Die mit der spanischen Compania Nacional de Danza produzierte Duato-DVD begnügt sich mit drei seiner Ballette: „Arenal“ (Musik Maria del Mar Bonet), „Duende“ (Debussy – beide Frühwerke aus der Zeit, da er noch Tänzer beim Nederlands Dans Theater war) und „Por vos Muero“ von 1996 (Texte des Dichters Garcilaso de la Vega – die zwischen den einzelnen Tänzen rezitiert werden, also nicht, wie bei uns neuerdings Unsitte, während des Tanzes - ´spanische Musik des 15. und 16. Jahrhunderts).

Duato führt selbst in die einzelnen Stücke ein, spricht aber auch generell über sein Tanzverständnis, und er tut das mit unwiderstehlichem Charme. Man ist sich bewusst, wie sehr er durch seine tänzerischen Erfahrungen bei Mats Ek und Kylián geprägt ist, doch seine spanische Herkunft färbt alle seine Stücke, die sämtlich durch eine unbändige Lust zu tanzen charakterisiert sind – und wie Kylián ist er ein Choreograf, der bis in die Finger- und Fußspitzen mit Musikalität aufgeladen ist (welch eine Wohltat, wenn ich an etliche seiner hiesigen Kollegen denke). Spieldauer ist 82 Minuten. (Arthaus Musik 100 326)
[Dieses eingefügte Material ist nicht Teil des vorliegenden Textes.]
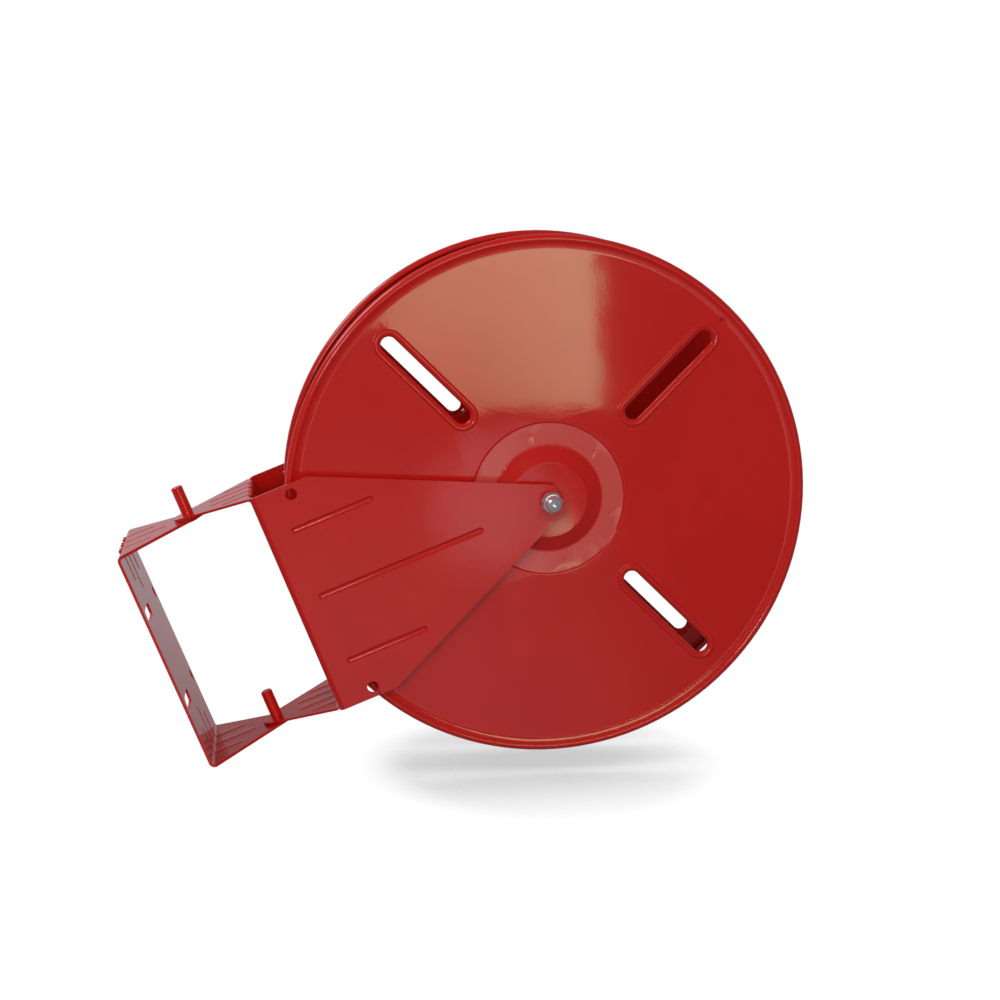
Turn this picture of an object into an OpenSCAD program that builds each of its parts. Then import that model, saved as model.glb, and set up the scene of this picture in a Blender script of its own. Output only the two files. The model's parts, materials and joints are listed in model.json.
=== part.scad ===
// Fire hose reel: an empty drum carried in a swinging yoke on a wall bracket.
// Origin at the centre of the wall bracket's back face. +X points away from the wall, +Z is up, and the
// drum turns about an axis along Y. The supply inlet is on the +Y side.

/* [Wall bracket] */
// Height of the C-shaped bracket over both arms
bracket_height = 240; // [200:5:300]
// Width of the bracket along Y
bracket_width = 134; // [134:2:160]
// Sheet thickness of the bracket
bracket_sheet = 3; // [2.5:0.5:4]
// Distance from the wall to the hinge pins
hinge_x = 75.5; // [72:0.5:90]
// Vertical distance between the fixing holes, and between the fixing slots
hole_pitch_z = 100; // [80:5:120]
// Distance of the two round fixing holes from the bracket's middle
hole_y = 55; // [45:1:57]
// Distance of the two fixing slots from the bracket's middle
slot_y = 36.5; // [30:0.5:40]

/* [Yoke] */
// Width of the yoke over both plates
yoke_width = 134; // [130:1:150]
// Sheet thickness of the yoke
yoke_sheet = 2.5; // [2:0.25:3]
// Distance from the wall to the web's wall side
web_x = 144; // [138:1:148]
// Distance from the wall to the drum axle
axle_x = 425; // [422:1:442]
// Length of hinge pin standing out of the yoke arm
pin_reach = 30; // [20:1:40]

/* [Drum] */
// Diameter of the drum discs
drum_diameter = 540; // [500:5:540]
// Distance over the outer faces of the two discs
drum_width = 100; // [90:1:102]
// Outer radius of the drum core
core_r = 77.5; // [70:0.5:78]
// Width of the radial slots
slot_width = 16.6; // [12:0.2:20]
// Direction of the first slot, measured from +X towards +Z
slot_angle = 24; // [0:1:90]

/* [Inlet] */
// Outer radius of the inlet pipe's free thread
inlet_r = 16.6; // [14:0.1:17]
// Length of the free inlet thread
inlet_reach = 20; // [16:1:30]

/* [Hidden] */
$fn = 96;
eps = 0.01;
running_gap = 0.05;

bracket_bend = 6;
arm_tip_r = 16;
pin_r = 6;
washer_t = 1;
bracket_top = bracket_height / 2;
hole_r = 6;
fixing_slot = [44, 14];
bracket_ribs = [[-27, 33], [0, 48], [27, 33]];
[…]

David Parsons ist Amerikaner, Jahrgang 1949, hat lange bei Paul Taylor getanzt und hat inzwischen seine eigene Kompanie. Er tanzt noch immer selbst, ein ungewöhnlich attraktiver und versierter Bursche. Von den dreien hier ist er der vielseitigste, der auch über eine gehörige Portion Humor verfügt (auf Gastspielen anderer Truppen haben wir sein parodistisches Rossini-Ballett „The Envelope“ gesehen), und er ist auch der realitätsnaheste, der seine Stoffe und Themen aus seinen Beobachtungen des Alltagslebens schöpft (auch er kommentiert seine Stücke und deren Inspirationen).

Er hat ein ziemlich kritisches Verhältnis zu der Gesellschaft, die er mit satirischem Blick ins Visier nimmt. Seine Tänze scheinen sich mehr in der Luft als auf dem Boden zu bewegen, und man hat den Eindruck, dass seine quicklebendigen Tänzer ein Trampolin eingebaut haben. Seine DVD ist die längste (117 Minuten) und bietet sieben Ballette: „Fine Dining“ (Musik: David Linton), „Brothers“ (Strawinsky), „Reflections of Four“ (Mozart), „Caught“ (Robert Fripp), „Scrutiny“ (Michael Raye), „The Envelope“ (Rossini) und „Nascimento“ (Milton Nascimento) – sie könnten wohl auch von sieben Choreografen stammen. Bei „Caught“ handelt es sich übrigens um eine etwas längere Version des Blitzlicht-Gewitter-Stücks, das auch von Vladimir Malakhov getanzt wird. (Arthaus Musik 100 264).

Alle drei kann ich nur wärmstens empfehlen!